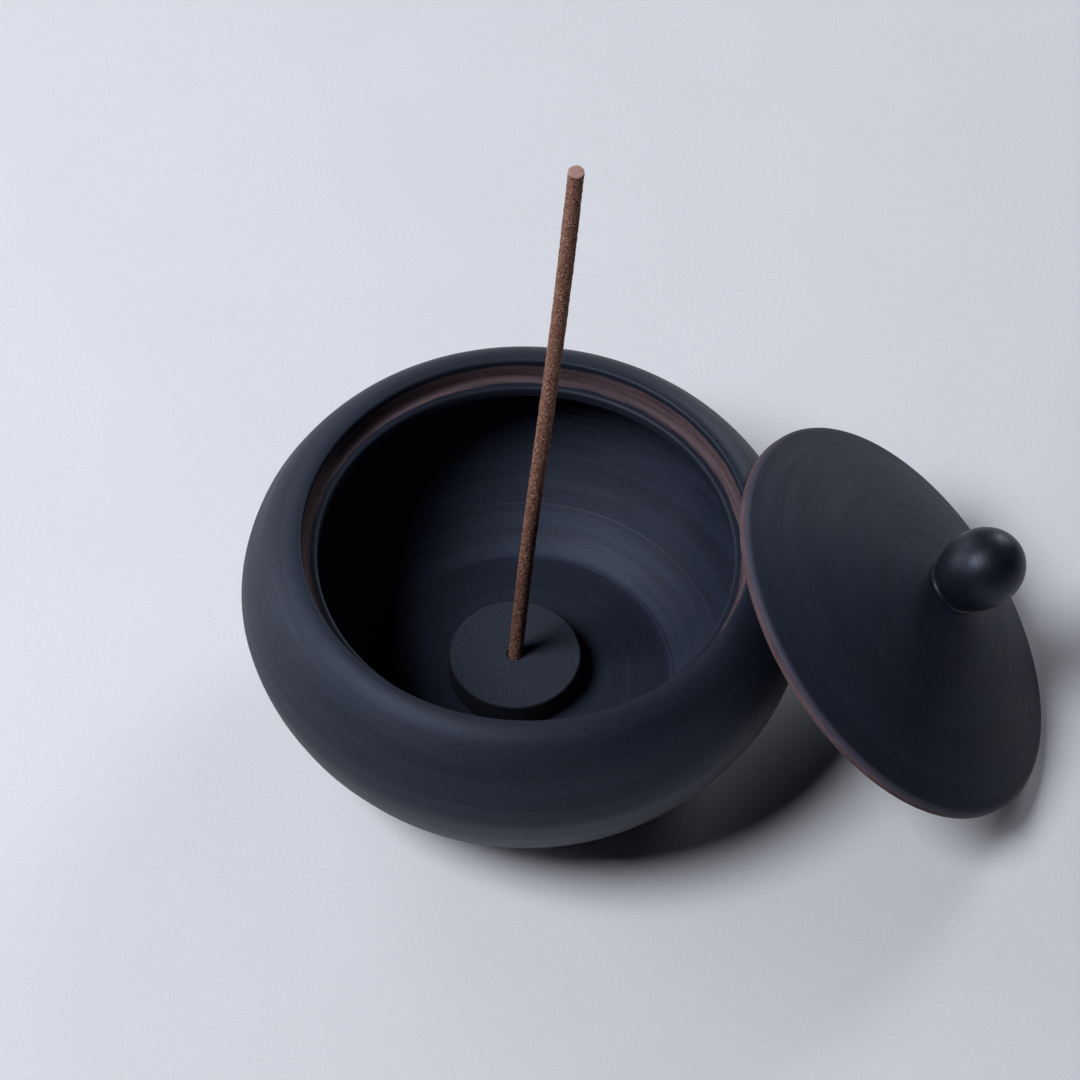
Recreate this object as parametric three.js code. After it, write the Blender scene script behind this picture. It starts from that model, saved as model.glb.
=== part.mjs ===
// An unglazed black stoneware incense burner: a thrown bowl with a stepped mouth, a lid with a ball
// knob that leans against the bowl, a pierced disc on the bowl's floor, and a stick standing in it.
// Millimetres, +Z up. The origin is the middle of the bowl's flat foot, on the surface it stands on.
// The lid leans on the bowl's +X side.
import * as THREE from 'three';

// Bowl, outside
const BELLY_RADIUS = 50;
const BELLY_HEIGHT = 31.5;
const FOOT_RADIUS = 27;
const FOOT_CURVE = 1.52;          // exponent of the curve from foot to belly, below 2 is straighter
const RIM_HEIGHT = 47.2;
const RIM_RADIUS = 39.65;         // where the shoulder turns over into the mouth
const SHOULDER_CURVE = 1.7;

// Stepped mouth that the lid drops into
const WALL_TOP_RADIUS = 38.95;
const WALL_FOOT_RADIUS = 38.75;
const RIM_ROUND = 0.5;
const SEAT_HEIGHT = 42.5;
const SEAT_FILLET = 1.0;
const LIP_ROUND = 0.6;
const THROAT_RADIUS = 36.35;

// Bowl, inside
const LIP_UNDERSIDE = 40.2;
const HOLLOW_RADIUS = 46.2;
const HOLLOW_HEIGHT = 30.8;       // height of the hollow's widest ring
const HOLLOW_TOP_CURVE = 2.2;
const HOLLOW_FOOT_CURVE = 1.46;
const FLOOR_RADIUS = 27;
const FLOOR_HEIGHT = 4.6;

// Lid, measured in its own frame: the plane of its top edge is at height 0
const LID_RADIUS = 38.15;
const LID_EDGE = 2.0;             // thickness at the edge
const LID_ROUND = 0.4;
const LID_RISE = 12.3;            // height of the knob's seat above the edge plane
const LID_BULGE = 1.1;            // how far the slope stands proud of a straight cone
const KNOB_SEAT_RADIUS = 5.2;
const LID_HOLLOW_RADIUS = 34.4;   // leaves a flat ring that rests on the ledge when it is closed
const LID_HOLLOW_DEPTH = 8.2;
const LID_TILT = THREE.MathUtils.degToRad(41.82);
const LID_TURN = THREE.MathUtils.degToRad(0.5);
const LID_CENTRE_X = 66.4;
const LID_CENTRE_Y = -1.9;

// Knob, on the lid's axis
const KNOB_RADIUS = 7.05;
const KNOB_CENTRE = 20.1;         // height of its widest ring above the lid's edge plane
const KNOB_TOP = 7.9;             // from the widest ring to the tip
const KNOB_TAPER = 8.9;           // from the widest ring down to where the ball's curve would close
const NECK_RADIUS = 5.3;
const NECK_HEIGHT = 0.9;

// Stick holder and stick
const HOLDER_RADIUS = 11.85;
const HOLDER_THICKNESS = 5.7;
const HOLDER_BEVEL = 0.4;
const HOLDER_X = -1.7;
const HOLDER_Y = 0.4;
const HOLE_RADIUS = 1.8;
const HOLE_DEPTH = 5.0;
const STICK_RADIUS = 1.3;
const STICK_LENGTH = 134.5;
const STICK_IN_HOLE = 4.5;
const STICK_TILT = THREE.MathUtils.degToRad(3.7);
const STICK_TURN = THREE.MathUtils.degToRad(-7.9);

const GAP = 0.3;                  // clearance between pieces that rest on each other
const TABLE_GAP = 0.1;            // the lid's lowest edge above the surface

const SLATE = { color: 0x2b3038, roughness: 0.62, metalness: 0 };
const HOLDER_SLATE = { color: 0x262a31, roughness: 0.8, metalness: 0 };
const INCENSE = { color: 0x7a5340, roughness: 0.9, metalness: 0 };

// A quarter of a superellipse about (centre, base), from angle `from` to `to`. At angle 0 it is
// `width` out from the centre, and at a quarter turn it is `height` above the base.
function curve(centre, base, width, height, exponent, from, to, steps) {
  const points = [];
  for (let i = 0; i <= steps; i++) {
    const angle = from + ((to - from) * i) / steps;
    const across = Math.pow(Math.max(Math.cos(angle), 0), 2 / exponent);
    const up = Math.pow(Math.max(Math.sin(angle), 0), 2 / exponent);
    points.push(new THREE.Vector2(centre + width * across, base + height * up));
  }
  return points;
}

function arc(centre, height, radius, from, to, steps) {
  const points = [];
  for (let i = 0; i <= steps; i++) {
    const angle = THREE.MathUtils.degToRad(from + ((to - from) * i) / steps);
    points.push(new THREE.Vector2(centre + radius * Math.cos(angle), height + radius * Math.sin(angle)));
  }
  return points;
}

// Turns an outline of (radius, height) points, listed anticlockwise, about the Z axis.
function turned(name, outline, segments, finish) {
  const spaced = outline.filter((point, i) => i === 0 || point.distanceTo(outline[i - 1]) > 1e-6);
  const geometry = new THREE.LatheGeometry(spaced, segments);
  geometry.rotateX(Math.PI / 2);
  const mesh = new THREE.Mesh(geometry, new THREE.MeshStandardMaterial(finish));
  mesh.name = name;
  return mesh;
}

function at(radius, height) {
  return new THREE.Vector2(radius, height);
}

function bowl() {
  const quarter = Math.PI / 2;
  const outline = [
    at(0, 0),
    ...curve(FOOT_RADIUS, BELLY_HEIGHT, BELLY_RADIUS - FOOT_RADIUS, -BELLY_HEIGHT, FOOT_CURVE, quarter, 0, 9),
    ...curve(RIM_RADIUS, BELLY_HEIGHT, BELLY_RADIUS - RIM_RADIUS, RIM_HEIGHT - BELLY_HEIGHT,
      SHOULDER_CURVE, 0, quarter, 8),
    ...arc(WALL_TOP_RADIUS + RIM_ROUND, RIM_HEIGHT - RIM_ROUND, RIM_ROUND, 90, 180, 2),
    ...arc(WALL_FOOT_RADIUS - SEAT_FILLET, SEAT_HEIGHT + SEAT_FILLET, SEAT_FILLET, 0, -90, 3),
    ...arc(THROAT_RADIUS + LIP_ROUND, SEAT_HEIGHT - LIP_ROUND, LIP_ROUND, 90, 180, 2),
    ...curve(THROAT_RADIUS, HOLLOW_HEIGHT, HOLLOW_RADIUS - THROAT_RADIUS, LIP_UNDERSIDE - HOLLOW_HEIGHT,
      HOLLOW_TOP_CURVE, quarter, 0, 6),
    ...curve(FLOOR_RADIUS, HOLLOW_HEIGHT, HOLLOW_RADIUS - FLOOR_RADIUS, FLOOR_HEIGHT - HOLLOW_HEIGHT,
      HOLLOW_FOOT_CURVE, 0, quarter, 8),
    at(0, FLOOR_HEIGHT),
  ];
  return turned('bowl', outline, 60, SLATE);
}

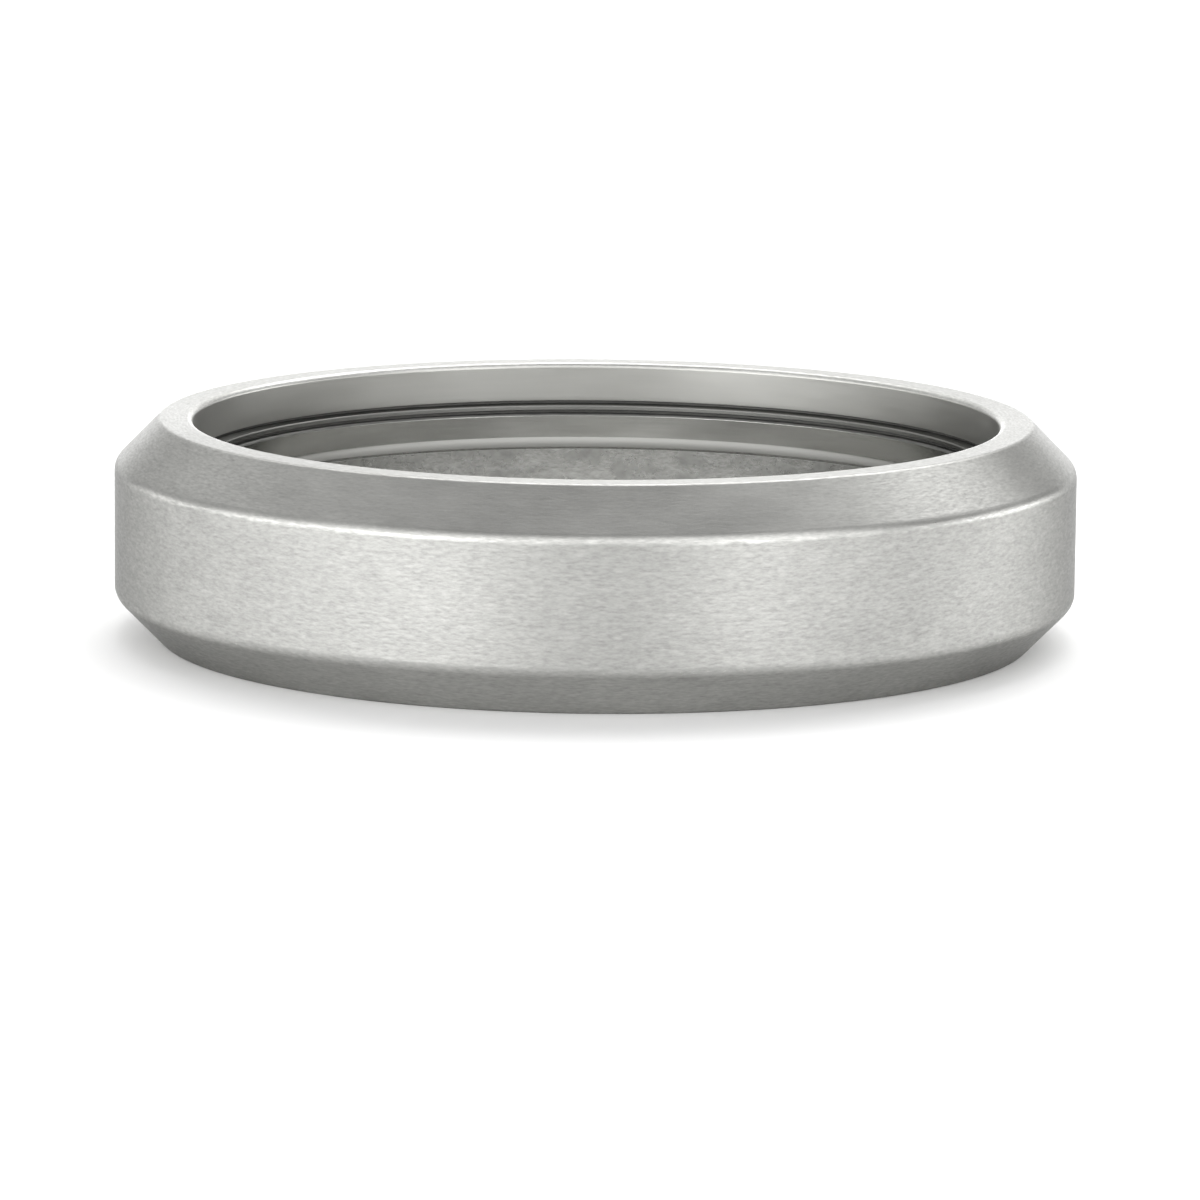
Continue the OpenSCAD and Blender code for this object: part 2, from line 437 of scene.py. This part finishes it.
for high, spread, row in PANELS:
    tent = wk.math("MAXIMUM", wk.math("SUBTRACT", 1.0, wk.math("DIVIDE", wk.math("ABSOLUTE", wk.math("SUBTRACT", height, high)), spread)), 0.0)
    if len(row) > 1:
        n = wt.nodes.new("ShaderNodeValToRGB")
        wt.links.new(turn_at, n.inputs[0])
        n.color_ramp.interpolation = "LINEAR"
        stops = n.color_ramp.elements
        while len(stops) < len(row) + 1:
            stops.new(0.5)
        for i in range(len(row) + 1):
            stops[i].position = i / len(row)
        for i in range(len(row) + 1):
            v = row[i % len(row)] / TOP
            stops[i].color = (v, v, v, 1)
        part = wk.math("MULTIPLY", wk.math("MULTIPLY", n.outputs[0], TOP), tent)
    else:
        part = wk.math("MULTIPLY", tent, row[0])
    total = part if total is None else wk.math("ADD", total, part)
bg = wt.nodes.new("ShaderNodeBackground")
wt.links.new(total, bg.inputs["Strength"])
bg.inputs["Color"].default_value = (1, 1, 1, 1)
wo = wt.nodes.new("ShaderNodeOutputWorld")
wt.links.new(bg.outputs[0], wo.inputs[0])

# ---------------------------------------------------------------- camera
EL, ROLL = math.radians(9.1225), math.radians(0.5568)
DIST = 14.61 * OUTER_R * MM
FPX = 14.61 * 479.51                    # focal length in pixels of a 1200-pixel picture
CX, CY = 595.22 - 600, 526.05 - 600      # where the ring's centre falls, from the picture's centre, Y down
cam_d = bpy.data.cameras.new("camera")
cam = bpy.data.objects.new("camera", cam_d)
bpy.context.scene.collection.objects.link(cam)
cam_d.sensor_width = 36.0
cam_d.lens = FPX / 1200 * 36.0
cam_d.clip_start = 0.005
cam_d.clip_end = 20.0
pos = Vector((0, -math.cos(EL), math.sin(EL))) * DIST
look = (-pos).to_track_quat("-Z", "Y").to_matrix()          # at the ring's centre, upright
rot = look @ Matrix.Rotation(ROLL, 3, "Z")                   # the picture turns clockwise when the camera turns the other way
rot = rot @ Matrix.Rotation(-math.atan2(-CY, FPX), 3, "X") @ Matrix.Rotation(math.atan2(CX, FPX), 3, "Y")
cam.matrix_world = Matrix.Translation(pos) @ rot.to_4x4()
bpy.context.scene.camera = cam

sc = bpy.context.scene
sc.view_settings.view_transform = "Standard"
sc.view_settings.look = "None"
sc.view_settings.exposure = 0.0
sc.view_settings.gamma = 1.0
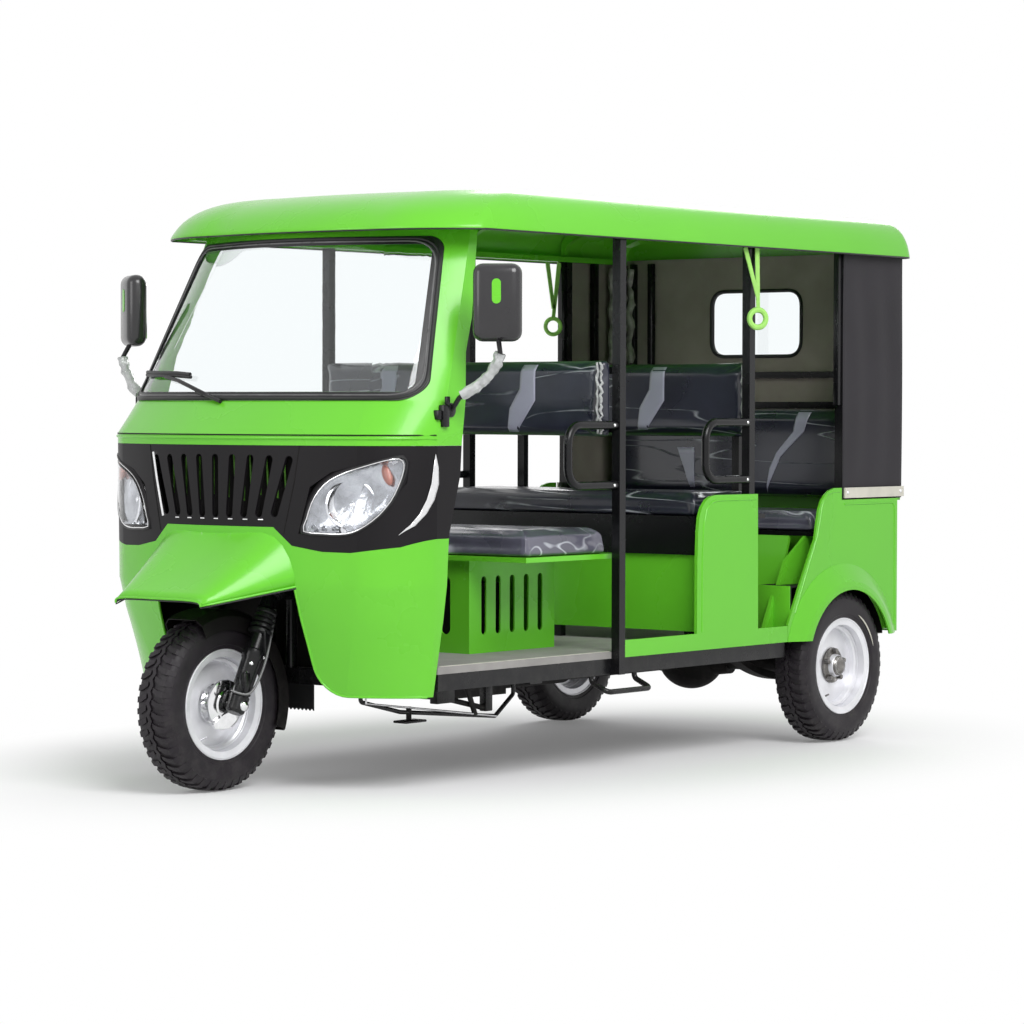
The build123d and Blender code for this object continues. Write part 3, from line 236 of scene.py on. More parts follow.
def dust_group():
    """Road dust that settles low on the vehicle, broken up by noise."""
    group, given, result = new_group(
        "road_dust", (("Top", FLOAT, 0.6), ("Amount", FLOAT, 0.3), ("Scale", FLOAT, 25.0)),
        (("Mask", FLOAT),))
    given = given.outputs
    parts = node(group, "SeparateXYZ", Vector=node(group, "TexCoord").outputs["Object"])
    low = ramp(group, parts.outputs["Z"], given["Top"], 0.0)
    broken = ramp(group, object_noise(group, given["Scale"], 6.0, Roughness=0.65), 0.42, 0.75)
    both = maths(group, "MULTIPLY", low, broken)
    group.links.new(maths(group, "MULTIPLY", both, given["Amount"]), result.inputs["Mask"])
    return group


def grain_group():
    """A fine uneven height, for moulded plastic, paint and rubber."""
    group, given, result = new_group("grain", (("Scale", FLOAT, 600.0),), (("Height", FLOAT),))
    pits = object_noise(group, given.outputs["Scale"], 3.0, Roughness=0.5)
    group.links.new(pits, result.inputs["Height"])
    return group


CLOUDY, DUST, GRAIN = cloudy_group(), dust_group(), grain_group()


def use_group(tree, group, **inputs):
    made = tree.nodes.new("ShaderNodeGroup")
    made.node_tree = group
    for key, value in inputs.items():
        set_input(tree, made.inputs[key], value)
    return made


UNEVEN = 0.05                # how far a finish's roughness wanders


def finish(name, colour, rough, clouds, grain=None, metal=0.0, specular=0.5, coat=0.0, dust=None):
    """A finish: a base colour that clouds a little, dust low down, and a grained surface.

    clouds is their amount and scale, grain is its scale and height in metres, and dust is its top,
    amount and colour."""
    material, tree, surface = new_material(
        name, Metallic=metal, Specular_IOR_Level=specular, Coat_Weight=coat, Coat_Roughness=0.08)
    cloudy = use_group(tree, CLOUDY, Color=(*colour, 1), Amount=clouds[0], Scale=clouds[1])
    base = cloudy.outputs["Color"]
    if dust:
        top, amount, dusty = dust
        settled = use_group(tree, DUST, Top=top, Amount=amount)
        base = mix_colour(tree, settled.outputs["Mask"], base, (*dusty, 1))
    tree.links.new(base, surface.inputs["Base Color"])
    gloss = ramp(tree, cloudy.outputs["Mask"], *CLOUD_RANGE,
                 max(0.02, rough - UNEVEN), min(1.0, rough + UNEVEN))
    tree.links.new(gloss, surface.inputs["Roughness"])
    if grain:
        scale, height = grain
        pits = use_group(tree, GRAIN, Scale=scale)
        bump = node(tree, "Bump", Strength=1.0, Distance=height, Height=pits.outputs["Height"])
        tree.links.new(bump.outputs[0], surface.inputs["Normal"])
    return material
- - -
Copy out only the lines running from the beginning of the data to the line with "const FLOOR_HEIGHT = 4.6;", both ends included.

__Task output__
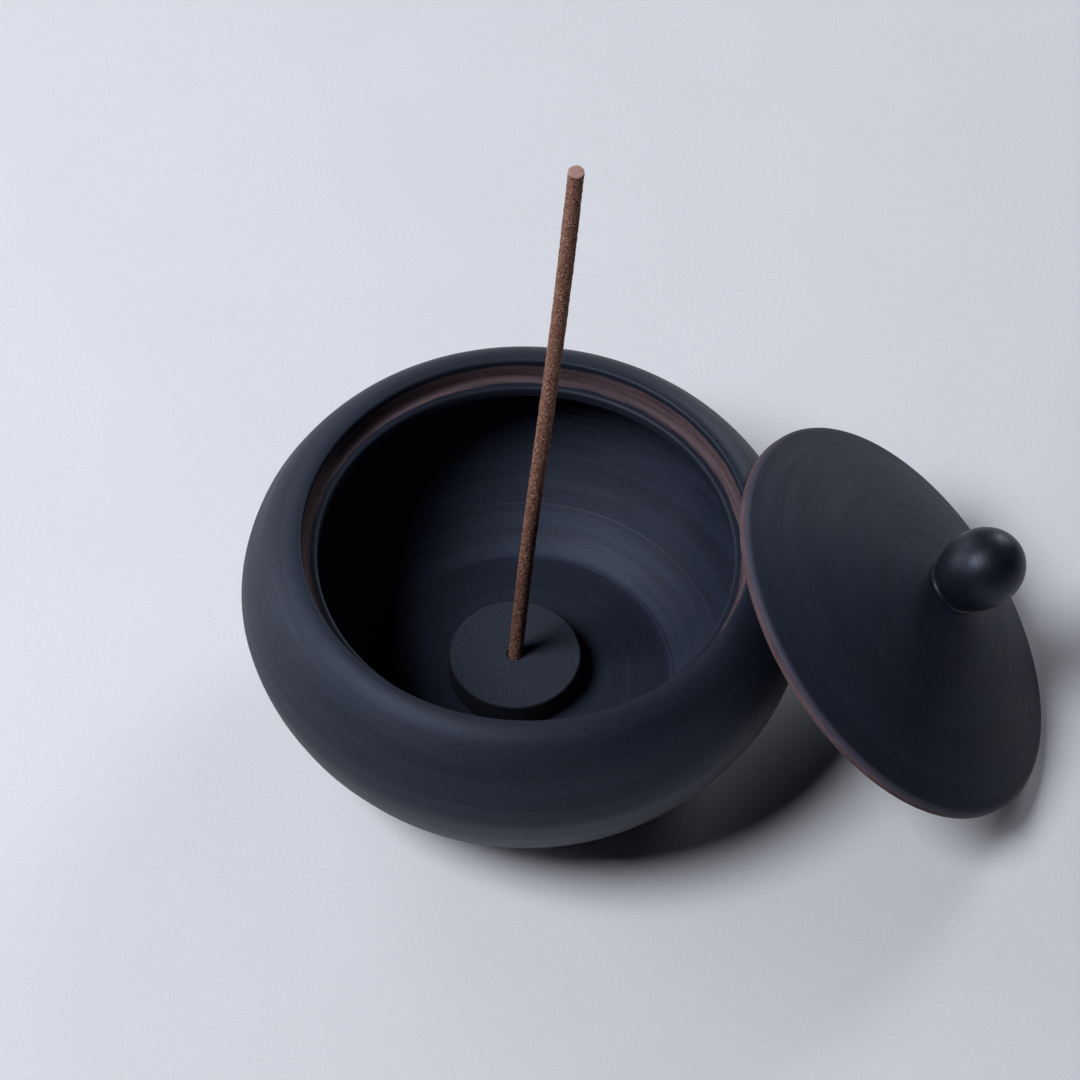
Recreate this object as parametric three.js code. After it, write the Blender scene script behind this picture. It starts from that model, saved as model.glb.
=== part.mjs ===
// An unglazed black stoneware incense burner: a thrown bowl with a stepped mouth, a lid with a ball
// knob that leans against the bowl, a pierced disc on the bowl's floor, and a stick standing in it.
// Millimetres, +Z up. The origin is the middle of the bowl's flat foot, on the surface it stands on.
// The lid leans on the bowl's +X side.
import * as THREE from 'three';

// Bowl, outside
const BELLY_RADIUS = 50;
const BELLY_HEIGHT = 31.5;
const FOOT_RADIUS = 27;
const FOOT_CURVE = 1.52;          // exponent of the curve from foot to belly, below 2 is straighter
const RIM_HEIGHT = 47.2;
const RIM_RADIUS = 39.65;         // where the shoulder turns over into the mouth
const SHOULDER_CURVE = 1.7;

// Stepped mouth that the lid drops into
const WALL_TOP_RADIUS = 38.95;
const WALL_FOOT_RADIUS = 38.75;
const RIM_ROUND = 0.5;
const SEAT_HEIGHT = 42.5;
const SEAT_FILLET = 1.0;
const LIP_ROUND = 0.6;
const THROAT_RADIUS = 36.35;

// Bowl, inside
const LIP_UNDERSIDE = 40.2;
const HOLLOW_RADIUS = 46.2;
const HOLLOW_HEIGHT = 30.8;       // height of the hollow's widest ring
const HOLLOW_TOP_CURVE = 2.2;
const HOLLOW_FOOT_CURVE = 1.46;
const FLOOR_RADIUS = 27;
const FLOOR_HEIGHT = 4.6;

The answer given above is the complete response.